In this regard, part 1 of Article 273 of the Criminal Code of the Netherlands is of interest, which provides for liability for the person who intentionally discloses special information related to a commercial or industrial organization or an organization in the service sector in which the guilty person works or has worked, provided that she was obliged to keep the information secret. There is no doubt that the civil and labour legislation of Ukraine must clearly regulate the relationship between the employer and the dismissed employee regarding the latter's preservation of commercial secrets that became known to him during the course of his employment (Kravchenko, 2019, p.162).
In Poland, the law "On Combating Unfair Competition" of 1993 provides for the protection of industrial secrets of the enterprise. In accordance with this Law, a production secret is understood as undisclosed technical, technological, commercial or organizational information of an enterprise, in relation to which the entrepreneur has taken measures to protect confidentiality (Kravchenko, 2019, p. 162-163).

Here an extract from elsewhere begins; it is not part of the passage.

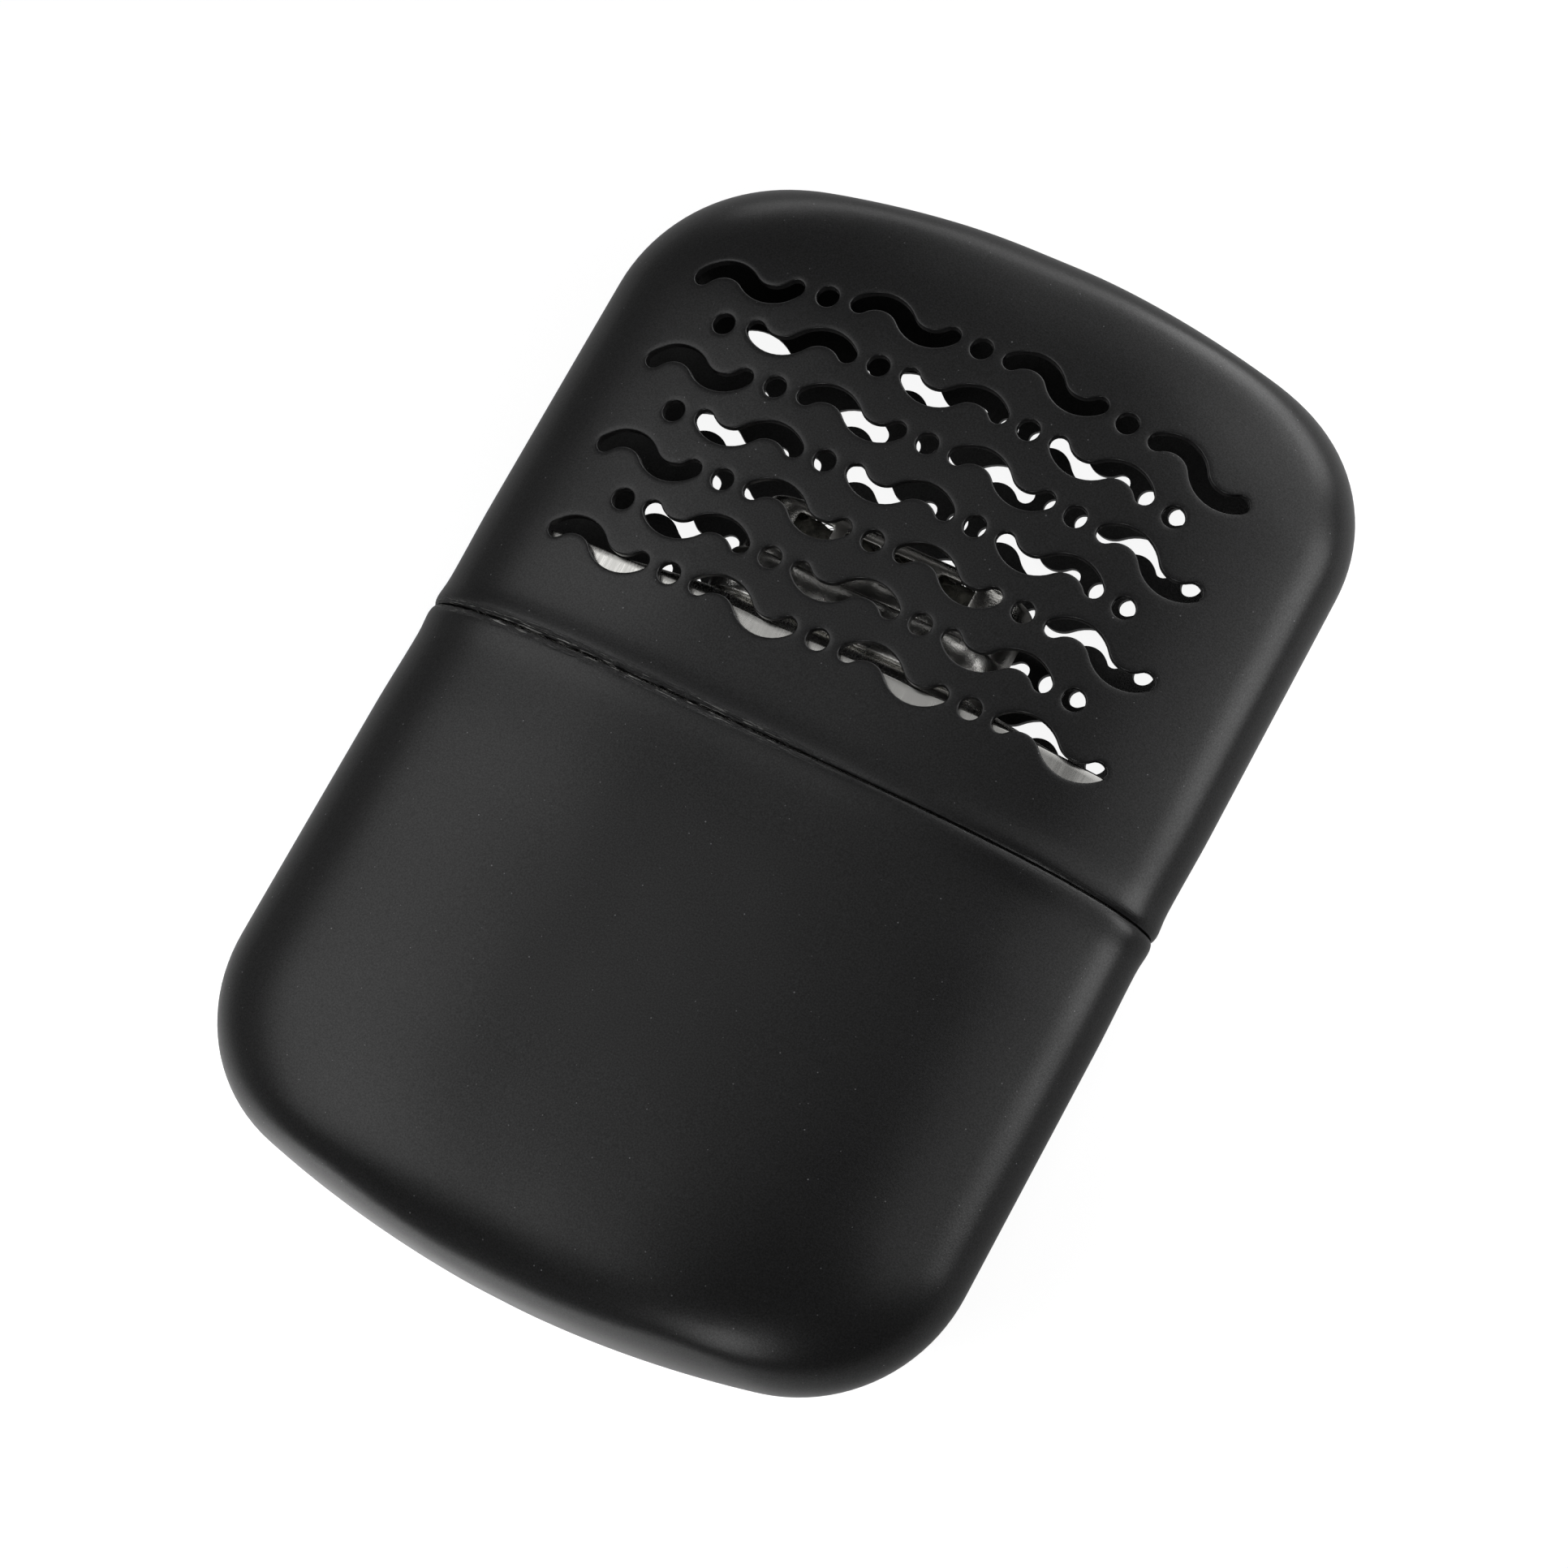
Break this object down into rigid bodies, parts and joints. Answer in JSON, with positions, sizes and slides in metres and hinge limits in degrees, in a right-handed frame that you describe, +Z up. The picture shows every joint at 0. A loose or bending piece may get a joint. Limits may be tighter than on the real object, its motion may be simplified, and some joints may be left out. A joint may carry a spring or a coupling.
{
  "type": "catalytic hand warmer",
  "caption": "Pocket catalytic hand warmer: crowned black case with a pierced pull-off cap over a fuel tank, filler neck and clip-on catalyst burner.",
  "frame": {"origin": "centre of the closed case's bounding box in X and Y, on the surface that its back rests on", "axes": "+X across the case, +Y along it towards the cap's closed end, +Z up through its thickness"},
  "size_m": [0.068, 0.0978, 0.0173],
  "materials": {
    "black_paint": "matt black powder coat on drawn sheet metal",
    "plated_sheet": "bright nickel plate",
    "burner_sheet": "bright stamped stainless sheet, slightly heat tinted",
    "steel_gauze": "pierced thin steel",
    "catalyst_fibre": "grey glass fibre mat carrying the catalyst",
    "felt": "white pressed felt",
    "cotton": "loose cotton"
  },
  "bodies": {
    "tank": {"tank_shell": "black_paint", "tank_collar": "plated_sheet", "tank_top": "plated_sheet", "filler_neck": "plated_sheet", "fuel_wadding": "cotton", "mouth_felt": "felt"},
    "burner": {"burner_skirt": "burner_sheet", "burner_gauze": "steel_gauze", "catalyst_mat": "catalyst_fibre", "burner_cage": "burner_sheet"},
    "cap": {"cap_shell": "black_paint"}
  },
  "joints": [
    {"name": "cap_slide", "type": "slide", "parent": "tank", "child": "cap", "axis": [0, 1, 0], "range_m": [0, 0.05]},
    {"name": "burner_slide", "type": "slide", "parent": "tank", "child": "burner", "axis": [0, 1, 0], "range_m": [0, 0.015]}
  ]
}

It is interesting to note that in March 2019, the German Parliament adopted a law related to the protection of trade secret, which implements Directive (EU) 2016/943 of the European Parliament, including on the protection of trade secrets (Directive (EU) 2016/943). Sweden has a special law - the Act on Legal Protection of Trade Secret.
In 2016, the Defend Trade Secrets Act of 2016 (DTSA) was adopted in the United States of America. The law provides for the possibility of prosecuting employees and contractors for the disclosure of TS of a certain firm. If earlier each state established the rules for the protection of TS separately, now this issue is also regulated at the federal level. The Law applies to TS related to products and services used between states, as well as in foreign trade, etc. (Defend Trade Secrets Act of 2016).
G. Androshchuk notes in his scientific papers that experts especially single out the activities of the special services of the people's Republic of China, Japan, Israel, France, South Korea, and Taiwan on the territory of the United States. Foreign spies also seek to obtain classified information about the production and marketing policies of American corporations, whose activities primarily concern the defence complex, about the contracts concluded by them with US government departments, as well as measures to increase the export of high-tech products (Androshchuk, 2018, p. 43).
We have considered the issues of normative and legal protection of TS in Ukraine and the world in previous scientific investigations (Kravchenko, 2022, p.110-116; Kravchenko, 2022, p.45-52; Kravchenko, 2022, p. 29-31; Kravchenko, 2022, p. 211-220; Kravchenko, 2022, p. 175-181).
Accordingly, we established that commercial, industrial, economic espionage - obtaining information that has commercial value by illegal methods. In previous works, we focused in detail on the research of regulatory protection of commercial secrets in the world, and also touched on the issues of protection of TS from commercial, economic, industrial espionage (Kravchenko, 2015, p. 9198; Kravchenko, 2016, p. 175-181; Kravchenko, 2017, p. 224-228; Kravchenko, 2017, p. 41-48; Kravchenko, 2017, p. 128-129).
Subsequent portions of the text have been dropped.